Erkek eşek ile kısrak eşleştirilirse katır elde edilir. Aygır (erkek at) ile dişi eşeğin birleşmesinden de barda denen katır çeşidi elde edilir. Her iki melez de üremezler. Katır, bardadan daha dayanıklıdır.

Atın rengi (don)
Atın rengine don adı verilir. Başlıca at donları yağız (kara), al (kızıl-kahve, kırmızıya çalan at kestanesi rengi), beyaz, doru (gövde kahverengi, yele, kuyruk ve ayakların uçları kara), kula (gövde koyu sarı, yele, kuyruk ve ayakların uçları kara), kır (koyu kıllarla karışık ak), boz (al don üzerine ak kıllar) ve ahreçtir (kıllar beyaz ve kırmızı, yele ile kuyruk siyah). Bu renkler de kendi aralarında çeşitli gruplara ayrılır (kuzguni yağız, donuk yağız, kirli yağız vb.).

Arap atı:
zekâsı, sadakati ve dayanıklılığı ile bilinen bir at cinsidir. Kökeni İlk Çağ'a kadar dayanır.
Çok dayanıklı mükemmel bir binek ve yarış atıdır. Arabistan’a geçen Orta Asya ve Anadolu Türk atlarından türemiştir. İngiliz atlarından daha dayanıklı olup, 24-28 saat hiç su içmeden yol alabilir.


İngiliz atı:
İyi bir binek ve yarış atıdır. Özellikle yarış için yetiştirilir. Arab aygırı ile İngiliz yerli kısraklarının çiftleştirilmesinden türetilmiş bir soydur. Arab atından daha uzun bacaklıdır. Kısa mesafeleri çok hızlı koşmasıyla bilinir.


Midilli atı:
Küçük, sakin ve dayanıklı bir at çeşididir. Keçi veya koç iriliğindedir. Çocuklar için iyi bir binek hayvanıdır. Hafif gezinti arabalarına koşulduğu gibi maden ocaklarında da istifade edilir. Shetland, İslanda ve Norveç midillileri meşhurdur.

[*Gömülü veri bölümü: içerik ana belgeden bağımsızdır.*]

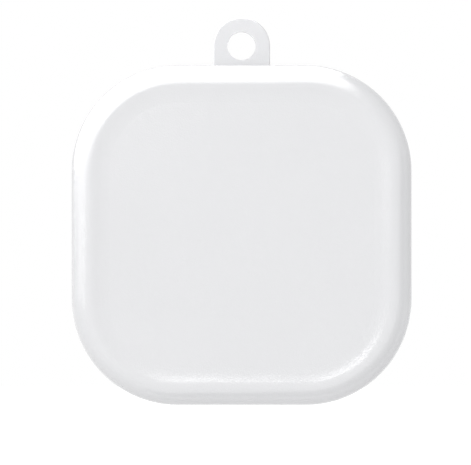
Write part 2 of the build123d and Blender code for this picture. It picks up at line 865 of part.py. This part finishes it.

At yetiştiriciliği: Asya, Avustralya ve Amerika’daki geniş bozkırlarda hala vahşi at sürüleri yaşamaktadır. Evcil atlar haralarda yetiştirilir. Ülkemizde ilk hara 1913’te Aziziye’de kuruldu. Türkiye’nin ilk modern harası ise 1924’te açılan Karacabey harasıdır.